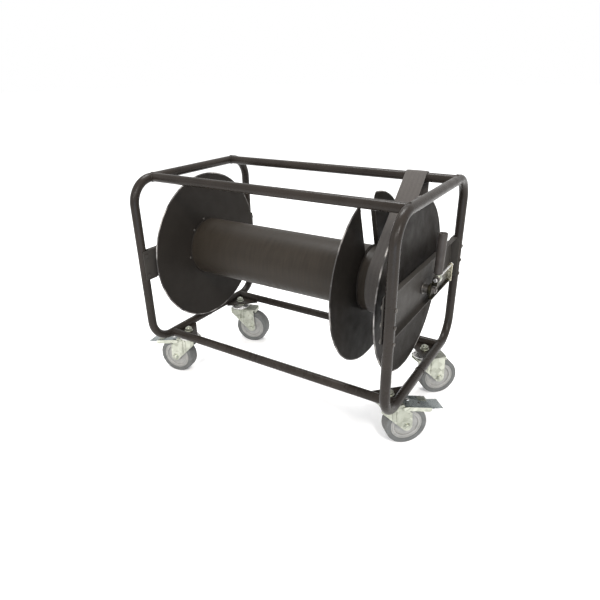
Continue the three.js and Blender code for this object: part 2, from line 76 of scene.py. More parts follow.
def joint_place(name):
    return Vector(joints[name]["pos_m"]) / MM


rail_low, rail_high = corners("back_top_rail")
TUBE = (rail_high.y - rail_low.y) / 2
RAIL_Y = (rail_high.y + rail_low.y) / 2
LOOP_LOW, LOOP_HIGH = corners("right_end_loop")
LOOP_DEPTH = LOOP_HIGH.y - TUBE
LOOP_BOTTOM = LOOP_LOW.z + TUBE
LOOP_TOP = LOOP_HIGH.z - TUBE
LOOP_BEND = 60
CART_X, CART_Y, AXLE_Z = joint_place("drum_spin")
LOOP_REACH = (LOOP_LOW.x + LOOP_HIGH.x) / 2 - CART_X
PLACES = ("front_left", "front_right", "back_left", "back_right")
SIDES = {"right": 0, "left": math.pi}


# ---------------------------------------------------------------- surfaces
def arc(centre, radius, start, end, steps):
    """Points of an arc between two angles in degrees."""
    angles = [math.radians(start + (end - start) * i / steps) for i in range(steps + 1)]
    return [(centre[0] + radius * math.cos(a), centre[1] + radius * math.sin(a)) for a in angles]


def bridge(first, second):
    """Faces between two rings of the same length, given as lists of indices."""
    count = len(first)
    return [[first[i], first[(i + 1) % count], second[(i + 1) % count], second[i]] for i in range(count)]


def lathe(profile, segments=48, closed=False):
    """A turned surface about local Z. A profile is (radius, height) pairs; it ends on the axis or closes."""
    points, faces, rings = [], [], []
    for radius, height in profile:
        start = len(points)
        if radius < 1e-6:
            points.append((0, 0, height))
            rings.append([start] * segments)
            continue
        for i in range(segments):
            angle = 2 * math.pi * i / segments
            points.append((radius * math.cos(angle), radius * math.sin(angle), height))
        rings.append(list(range(start, start + segments)))
    pairs = list(zip(rings, rings[1:]))
    if closed:
        pairs.append((rings[-1], rings[0]))
    for first, second in pairs:
        for face in bridge(first, second):
            corners_left = list(dict.fromkeys(face))
            if len(corners_left) > 2:
                faces.append(corners_left)
    return points, faces


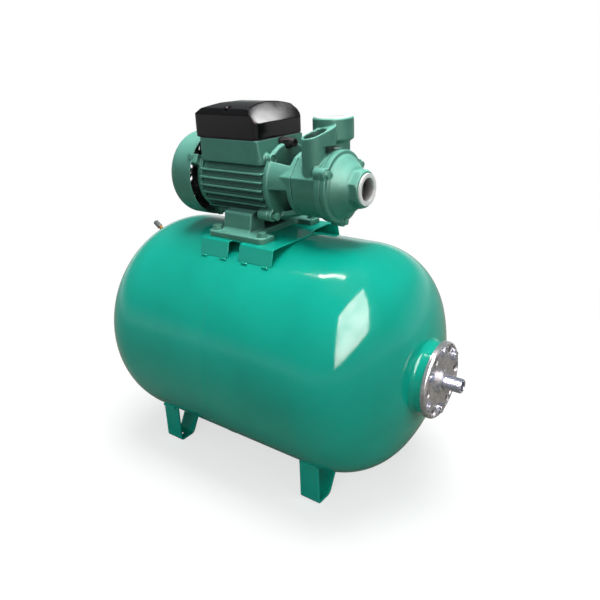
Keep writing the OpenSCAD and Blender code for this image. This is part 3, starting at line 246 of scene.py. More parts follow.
def studioLamps():
    for name, (place, target, width, height, watts, colour, diffuse, gloss, spread) in lamps.items():
        data = bpy.data.lights.new(name, "AREA")
        data.shape = "RECTANGLE"
        data.size = width
        data.size_y = height
        data.energy = watts
        data.color = linear(colour)[:3]
        data.spread = math.radians(spread)
        lamp = bpy.data.objects.new(name, data)
        scene.collection.objects.link(lamp)
        aim = (Vector(target) - Vector(place)).to_track_quat("-Z", "Y")
        lamp.matrix_world = Matrix.Translation(place) @ aim.to_matrix().to_4x4()
        lamp.visible_diffuse = diffuse
        lamp.visible_glossy = gloss


def studioWindow():
    s = windowPane
    mesh = bpy.data.meshes.new("windowPane")
    mesh.from_pydata(s["corners"], [], [(0, 1, 2, 3)])
    pane = meshObject("windowPane", mesh)
    made, tree, _, coords = startMaterial("brightWindow")
    cloud = noise(tree, coords, 1 / s["patch"], 1.0)
    level = remap(tree, cloud, *s["cloud"], s["dimmer"], s["strength"])
    shine = addNode(tree, "ShaderNodeEmission", {"Color": linear(s["colour"]), "Strength": level})
    tree.links.new(shine.outputs[0], tree.nodes["Material Output"].inputs["Surface"])
    mesh.materials.append(made)
    pane.visible_camera = False
    pane.visible_diffuse = False
    pane.visible_shadow = False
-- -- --
## WORK TO DO
Copy every record above exactly as it appears.

## EXERCISE SOLUTION
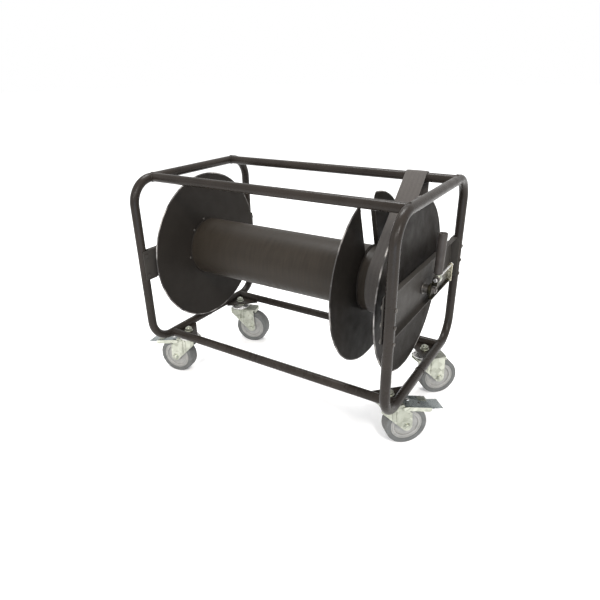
Continue the three.js and Blender code for this object: part 2, from line 76 of scene.py. More parts follow.
def joint_place(name):
    return Vector(joints[name]["pos_m"]) / MM


rail_low, rail_high = corners("back_top_rail")
TUBE = (rail_high.y - rail_low.y) / 2
RAIL_Y = (rail_high.y + rail_low.y) / 2
LOOP_LOW, LOOP_HIGH = corners("right_end_loop")
LOOP_DEPTH = LOOP_HIGH.y - TUBE
LOOP_BOTTOM = LOOP_LOW.z + TUBE
LOOP_TOP = LOOP_HIGH.z - TUBE
LOOP_BEND = 60
CART_X, CART_Y, AXLE_Z = joint_place("drum_spin")
LOOP_REACH = (LOOP_LOW.x + LOOP_HIGH.x) / 2 - CART_X
PLACES = ("front_left", "front_right", "back_left", "back_right")
SIDES = {"right": 0, "left": math.pi}


# ---------------------------------------------------------------- surfaces
def arc(centre, radius, start, end, steps):
    """Points of an arc between two angles in degrees."""
    angles = [math.radians(start + (end - start) * i / steps) for i in range(steps + 1)]
    return [(centre[0] + radius * math.cos(a), centre[1] + radius * math.sin(a)) for a in angles]


def bridge(first, second):
    """Faces between two rings of the same length, given as lists of indices."""
    count = len(first)
    return [[first[i], first[(i + 1) % count], second[(i + 1) % count], second[i]] for i in range(count)]


def lathe(profile, segments=48, closed=False):
    """A turned surface about local Z. A profile is (radius, height) pairs; it ends on the axis or closes."""
    points, faces, rings = [], [], []
    for radius, height in profile:
        start = len(points)
        if radius < 1e-6:
            points.append((0, 0, height))
            rings.append([start] * segments)
            continue
        for i in range(segments):
            angle = 2 * math.pi * i / segments
            points.append((radius * math.cos(angle), radius * math.sin(angle), height))
        rings.append(list(range(start, start + segments)))
    pairs = list(zip(rings, rings[1:]))
    if closed:
        pairs.append((rings[-1], rings[0]))
    for first, second in pairs:
        for face in bridge(first, second):
            corners_left = list(dict.fromkeys(face))
            if len(corners_left) > 2:
                faces.append(corners_left)
    return points, faces


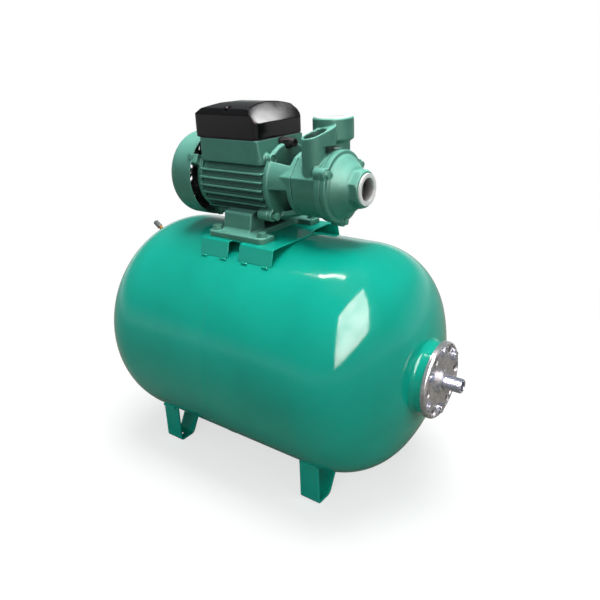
Keep writing the OpenSCAD and Blender code for this image. This is part 3, starting at line 246 of scene.py. More parts follow.
def studioLamps():
    for name, (place, target, width, height, watts, colour, diffuse, gloss, spread) in lamps.items():
        data = bpy.data.lights.new(name, "AREA")
        data.shape = "RECTANGLE"
        data.size = width
        data.size_y = height
        data.energy = watts
        data.color = linear(colour)[:3]
        data.spread = math.radians(spread)
        lamp = bpy.data.objects.new(name, data)
        scene.collection.objects.link(lamp)
        aim = (Vector(target) - Vector(place)).to_track_quat("-Z", "Y")
        lamp.matrix_world = Matrix.Translation(place) @ aim.to_matrix().to_4x4()
        lamp.visible_diffuse = diffuse
        lamp.visible_glossy = gloss


def studioWindow():
    s = windowPane
    mesh = bpy.data.meshes.new("windowPane")
    mesh.from_pydata(s["corners"], [], [(0, 1, 2, 3)])
    pane = meshObject("windowPane", mesh)
    made, tree, _, coords = startMaterial("brightWindow")
    cloud = noise(tree, coords, 1 / s["patch"], 1.0)
    level = remap(tree, cloud, *s["cloud"], s["dimmer"], s["strength"])
    shine = addNode(tree, "ShaderNodeEmission", {"Color": linear(s["colour"]), "Strength": level})
    tree.links.new(shine.outputs[0], tree.nodes["Material Output"].inputs["Surface"])
    mesh.materials.append(made)
    pane.visible_camera = False
    pane.visible_diffuse = False
    pane.visible_shadow = False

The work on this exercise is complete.